After they get a bite, the gang reveals that from here on in it’s going to be struggle for air. In order to keep enjoying the good life, your child must prove him or herself as a valuable member by doing things like surviving a beat down (where other gang members join in a free- for-all beat down of the new recruit). Or, they may insist your child commit a crime such as a robbery or a shooting. By the time a child realizes the danger involved, the gang is relying on the child’s desire for acceptance and enjoyment to override any traces of common sense.
Threatening Loved Ones
If the child does reveal traces of common sense and demonstrates an unwillingness to go along with the gang’s demands, then the gang might threaten the child. The gang might also threaten the child’s family and friends. Gangs can gain a foothold with children that fear that harm will come to those they love.
Another reason this is a successful tactic is because children don’t want to get in trouble for being in this position. Therefore, their desire to fix everything on their own without repercussions may be their downfall.
Misrepresentation of Purpose
Gangs not only glorify the social aspects of their lifestyle and their access to appealing material items, but they also misrepresent their mission. Instead of admitting outright that their goal is to get people hooked on the drug products they peddle or that they are looking for people to harm or rob, they might say:
- We are giving the masses a product that the government doesn’t want us to share.
- We are hurting bad people who want to hurt us
- We are only taking things that people don’t really need, like TVs or jewelry.
The gang presents itself as reasonable and fair, sort of like a group of multiple Robin Hoods who are only involved in “us against them” interactions. The gang frames their over-the-top tactics of violence as a natural, primal reaction to an unjust situation. That’s all they care about at this stage of the game: making your child feel in touch with his or her real, wild side; the one “subjugated by society and unnecessary rules.”
Obligation and Guilt
Another way that gangs get their hooks into your child is by making your child feel obligated to them for all the good times they’ve enjoyed at the gang’s expense. They know your child lacks money so they will insist that your child pay them back by working off the items they’ve used. After all, that’s the “honorable” thing to do.
This is a particularly effective way to bend a child’s will because no child wants to be called out on the spot for being a user who gives nothing in return. Such an accusation beings shame and alienation from the group and possibly other people if the news spreads. If given the option, your child may think that one time of beating-up another person preferable to social ostracization.
What your child fails to realize is there is no one time with a gang
When Your Child Initiates Contact
It is possible that your child sought out a connection to a gang due to feelings of alienation, bullying, or troubles at home. As hard as this is to accept, your anger or disbelief about this does not mean that the child fully understands the repercussions of such an action. It doesn’t mean the child is evil or beyond help. So if your child made contact with a gang or took extraordinary measures to meet gang leaders and even pledged allegiance to the gang on his or her own, it still requires that you take action.
The fight to save a child who has joined a gang will more than likely be one that challenges the very core of your family.

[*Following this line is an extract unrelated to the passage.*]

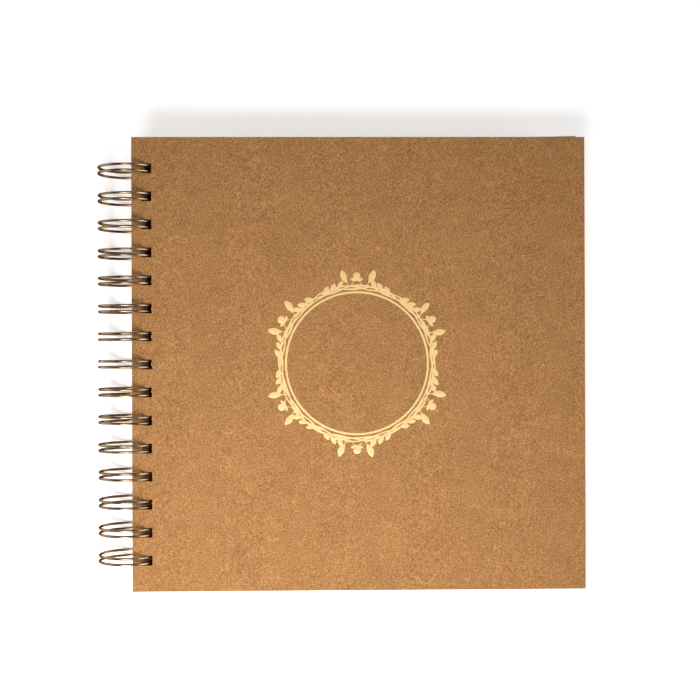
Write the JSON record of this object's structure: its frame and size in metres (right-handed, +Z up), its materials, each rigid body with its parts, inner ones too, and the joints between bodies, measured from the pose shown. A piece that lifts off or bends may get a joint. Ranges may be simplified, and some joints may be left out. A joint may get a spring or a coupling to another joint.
{
  "type": "wire-bound scrapbook album",
  "caption": "Square wire-bound scrapbook album with kraft card covers and pages on twin-loop wire rings, and a gold foil wreath frame on the front cover.",
  "frame": {"origin": "on the plane the album rests on, below the middle of the whole album", "axes": "+Z up out of the front cover, +X from the wire binding towards the fore-edge, +Y towards the head of the cover"},
  "size_m": [0.2231, 0.2071, 0.0279],
  "materials": {
    "cover_kraft": "matte kraft paper",
    "page_kraft": "matte kraft card",
    "grey_board": "raw cut greyboard",
    "bronze_wire": "antique bronze coating, glossy",
    "gold_foil": "pale gold stamped foil"
  },
  "bodies": {
    "binding": {"binding_wire": "bronze_wire"},
    "front_cover": {"front_face_paper": "cover_kraft", "front_board": "grey_board", "front_lining": "cover_kraft", "foil_wreath": "gold_foil"},
    "back_cover": {"back_lining": "cover_kraft", "back_board": "grey_board", "back_face_paper": "cover_kraft"},
    "page_01": {"page_01": "page_kraft"},
    "page_02": {"page_02": "page_kraft"},
    "page_03": {"page_03": "page_kraft"},
    "page_04": {"page_04": "page_kraft"},
    "page_05": {"page_05": "page_kraft"},
    "page_06": {"page_06": "page_kraft"},
    "page_07": {"page_07": "page_kraft"},
    "page_08": {"page_08": "page_kraft"},
    "page_09": {"page_09": "page_kraft"},
    "page_10": {"page_10": "page_kraft"},
    "page_11": {"page_11": "page_kraft"},
    "page_12": {"page_12": "page_kraft"},
    "page_13": {"page_13": "page_kraft"},
    "page_14": {"page_14": "page_kraft"},
    "page_15": {"page_15": "page_kraft"},
    "page_16": {"page_16": "page_kraft"},
    "page_17": {"page_17": "page_kraft"},
    "page_18": {"page_18": "page_kraft"},
    "page_19": {"page_19": "page_kraft"},
    "page_20": {"page_20": "page_kraft"},
    "page_21": {"page_21": "page_kraft"},
    "page_22": {"page_22": "page_kraft"},
    "page_23": {"page_23": "page_kraft"},
    "page_24": {"page_24": "page_kraft"},
    "page_25": {"page_25": "page_kraft"},
    "page_26": {"page_26": "page_kraft"},
    "page_27": {"page_27": "page_kraft"},
    "page_28": {"page_28": "page_kraft"},
    "page_29": {"page_29": "page_kraft"},
    "page_30": {"page_30": "page_kraft"}
  },
  "joints": [
    {"name": "front_cover_turn", "type": "hinge", "parent": "page_01", "child": "front_cover", "pos_m": [-0.09754, 0, 0.01395], "axis": [0, -1, 0], "range_deg": [0, 180]},
    {"name": "back_cover_turn", "type": "hinge", "parent": "binding", "child": "back_cover", "pos_m": [-0.09754, 0, 0.01395], "axis": [0, 1, 0], "range_deg": [0, 180]},
    {"name": "page_01_turn", "type": "hinge", "parent": "page_02", "child": "page_01", "pos_m": [-0.09754, 0, 0.01395], "axis": [0, -1, 0], "range_deg": [0, 180]},
    {"name": "page_02_turn", "type": "hinge", "parent": "page_03", "child": "page_02", "pos_m": [-0.09754, 0, 0.01395], "axis": [0, -1, 0], "range_deg": [0, 180]},
    {"name": "page_03_turn", "type": "hinge", "parent": "page_04", "child": "page_03", "pos_m": [-0.09754, 0, 0.01395], "axis": [0, -1, 0], "range_deg": [0, 180]},
    {"name": "page_04_turn", "type": "hinge", "parent": "page_05", "child": "page_04", "pos_m": [-0.09754, 0, 0.01395], "axis": [0, -1, 0], "range_deg": [0, 180]},
    {"name": "page_05_turn", "type": "hinge", "parent": "page_06", "child": "page_05", "pos_m": [-0.09754, 0, 0.01395], "axis": [0, -1, 0], "range_deg": [0, 180]},
    {"name": "page_06_turn", "type": "hinge", "parent": "page_07", "child": "page_06", "pos_m": [-0.09754, 0, 0.01395], "axis": [0, -1, 0], "range_deg": [0, 180]},
    {"name": "page_07_turn", "type": "hinge", "parent": "page_08", "child": "page_07", "pos_m": [-0.09754, 0, 0.01395], "axis": [0, -1, 0], "range_deg": [0, 180]},
    {"name": "page_08_turn", "type": "hinge", "parent": "page_09", "child": "page_08", "pos_m": [-0.09754, 0, 0.01395], "axis": [0, -1, 0], "range_deg": [0, 180]},
    {"name": "page_09_turn", "type": "hinge", "parent": "page_10", "child": "page_09", "pos_m": [-0.09754, 0, 0.01395], "axis": [0, -1, 0], "range_deg": [0, 180]},
    {"name": "page_10_turn", "type": "hinge", "parent": "page_11", "child": "page_10", "pos_m": [-0.09754, 0, 0.01395], "axis": [0, -1, 0], "range_deg": [0, 180]},
    {"name": "page_11_turn", "type": "hinge", "parent": "page_12", "child": "page_11", "pos_m": [-0.09754, 0, 0.01395], "axis": [0, -1, 0], "range_deg": [0, 180]},
    {"name": "page_12_turn", "type": "hinge", "parent": "page_13", "child": "page_12", "pos_m": [-0.09754, 0, 0.01395], "axis": [0, -1, 0], "range_deg": [0, 180]},
    {"name": "page_13_turn", "type": "hinge", "parent": "page_14", "child": "page_13", "pos_m": [-0.09754, 0, 0.01395], "axis": [0, -1, 0], "range_deg": [0, 180]},
    {"name": "page_14_turn", "type": "hinge", "parent": "page_15", "child": "page_14", "pos_m": [-0.09754, 0, 0.01395], "axis": [0, -1, 0], "range_deg": [0, 180]},
    {"name": "page_15_turn", "type": "hinge", "parent": "page_16", "child": "page_15", "pos_m": [-0.09754, 0, 0.01395], "axis": [0, -1, 0], "range_deg": [0, 180]},
    {"name": "page_16_turn", "type": "hinge", "parent": "page_17", "child": "page_16", "pos_m": [-0.09754, 0, 0.01395], "axis": [0, -1, 0], "range_deg": [0, 180]},
    {"name": "page_17_turn", "type": "hinge", "parent": "page_18", "child": "page_17", "pos_m": [-0.09754, 0, 0.01395], "axis": [0, -1, 0], "range_deg": [0, 180]},
    {"name": "page_18_turn", "type": "hinge", "parent": "page_19", "child": "page_18", "pos_m": [-0.09754, 0, 0.01395], "axis": [0, -1, 0], "range_deg": [0, 180]},
    {"name": "page_19_turn", "type": "hinge", "parent": "page_20", "child": "page_19", "pos_m": [-0.09754, 0, 0.01395], "axis": [0, -1, 0], "range_deg": [0, 180]},
    {"name": "page_20_turn", "type": "hinge", "parent": "page_21", "child": "page_20", "pos_m": [-0.09754, 0, 0.01395], "axis": [0, -1, 0], "range_deg": [0, 180]},
    {"name": "page_21_turn", "type": "hinge", "parent": "page_22", "child": "page_21", "pos_m": [-0.09754, 0, 0.01395], "axis": [0, -1, 0], "range_deg": [0, 180]},
    {"name": "page_22_turn", "type": "hinge", "parent": "page_23", "child": "page_22", "pos_m": [-0.09754, 0, 0.01395], "axis": [0, -1, 0], "range_deg": [0, 180]},
    {"name": "page_23_turn", "type": "hinge", "parent": "page_24", "child": "page_23", "pos_m": [-0.09754, 0, 0.01395], "axis": [0, -1, 0], "range_deg": [0, 180]},
    {"name": "page_24_turn", "type": "hinge", "parent": "page_25", "child": "page_24", "pos_m": [-0.09754, 0, 0.01395], "axis": [0, -1, 0], "range_deg": [0, 180]},
    {"name": "page_25_turn", "type": "hinge", "parent": "page_26", "child": "page_25", "pos_m": [-0.09754, 0, 0.01395], "axis": [0, -1, 0], "range_deg": [0, 180]},
    {"name": "page_26_turn", "type": "hinge", "parent": "page_27", "child": "page_26", "pos_m": [-0.09754, 0, 0.01395], "axis": [0, -1, 0], "range_deg": [0, 180]},
    {"name": "page_27_turn", "type": "hinge", "parent": "page_28", "child": "page_27", "pos_m": [-0.09754, 0, 0.01395], "axis": [0, -1, 0], "range_deg": [0, 180]},
    {"name": "page_28_turn", "type": "hinge", "parent": "page_29", "child": "page_28", "pos_m": [-0.09754, 0, 0.01395], "axis": [0, -1, 0], "range_deg": [0, 180]},
    {"name": "page_29_turn", "type": "hinge", "parent": "page_30", "child": "page_29", "pos_m": [-0.09754, 0, 0.01395], "axis": [0, -1, 0], "range_deg": [0, 180]},
    {"name": "page_30_turn", "type": "hinge", "parent": "binding", "child": "page_30", "pos_m": [-0.09754, 0, 0.01395], "axis": [0, -1, 0], "range_deg": [0, 180]}
  ]
}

You will have to answer questions about why the child felt the needs to do this…Is he or she bullied and in need of protection? Is there another abuse situation that you don’t know about that needs to be addressed, one which made them seek the safety of a gang? Is there a mental issue that needs professional help? These are all things that must be addressed when fighting to get your child from the clutches of a gang.
No matter how hard it gets, just keep in mind that it’s not an impossible fight for you to win. It requires patience, professional help, and resolve.
Gang up on Gangs
If your child is being subject to a gang’s recruitment process, you need to act not only fast, but effectively. Here are some things you can do:
- Closely monitor your child’s activity throughout the day. Take away their cell phones and computers. If they need to use the computer for homework, make sure you supervise their use. Close down their social media accounts.

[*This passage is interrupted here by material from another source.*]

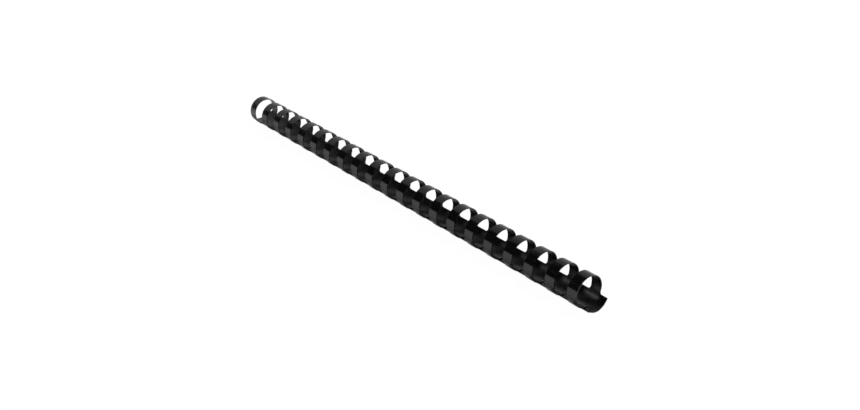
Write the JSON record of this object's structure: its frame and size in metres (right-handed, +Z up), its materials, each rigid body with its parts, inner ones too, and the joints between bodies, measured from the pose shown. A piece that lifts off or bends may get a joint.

- Escort your child to and from school, and wait to see that they actually go into the school rather than leave to meet up with gang members. Ask the school administrators and teachers to notify you of any missed days or classes.
- If the child doesn’t want to join a gang, but is being pressured to or is the victim of gang violence, call the police. In fact, it might help to notify the police at the very signs of gang contact, and ask them to advise you on how to proceed. Don’t make threats to the gang. Rather, allow the police to advise and guide you to the right course of action.
- Engage your child in fun family activities, and help him or her learn how to make friends outside of the gang. Show them that the world contains more than violence and crime, and that if they join a gang they may not live long enough to enjoy that. Having your child speak to a former gang member may be one way to open his or her eyes.
Also, this is a problem for your community, not just your family. You may not even be a parent, but that doesn’t mean that you can’t help fight gang violence.
The U.S. Department of Justice developed a gang prevention model to help combat gang activity (7) called “Best Practices to Address Community Gang Problems: OJJDP’s Comprehensive Gang Model”. Some of their suggestions include:
- Community Mobilization: Citizens, former gang members, and community leaders must admit they have a problem and organize to prevent the gang problem from spreading.
- Create Opportunities: Educational, artistic, and athletic endeavors can help prevent gang activity. Children need access to these things and the community must ensure they get these opportunities.
- Outreach: Faith based groups, schools, and other community leaders should make an effort to outreach youth that are involved in gangs.
- Close monitoring of gang members: Close monitoring by police can suppress gang activity.
- Allocation of Resources: Resources help fund police and community efforts to suppress gang activity.
Enforce the above rules and make sure that your child understands that you want them to be honest with you no matter what they have done. Keeping a close eye and an open heart can help you save your child from gangs, plus combat gang violence in your community.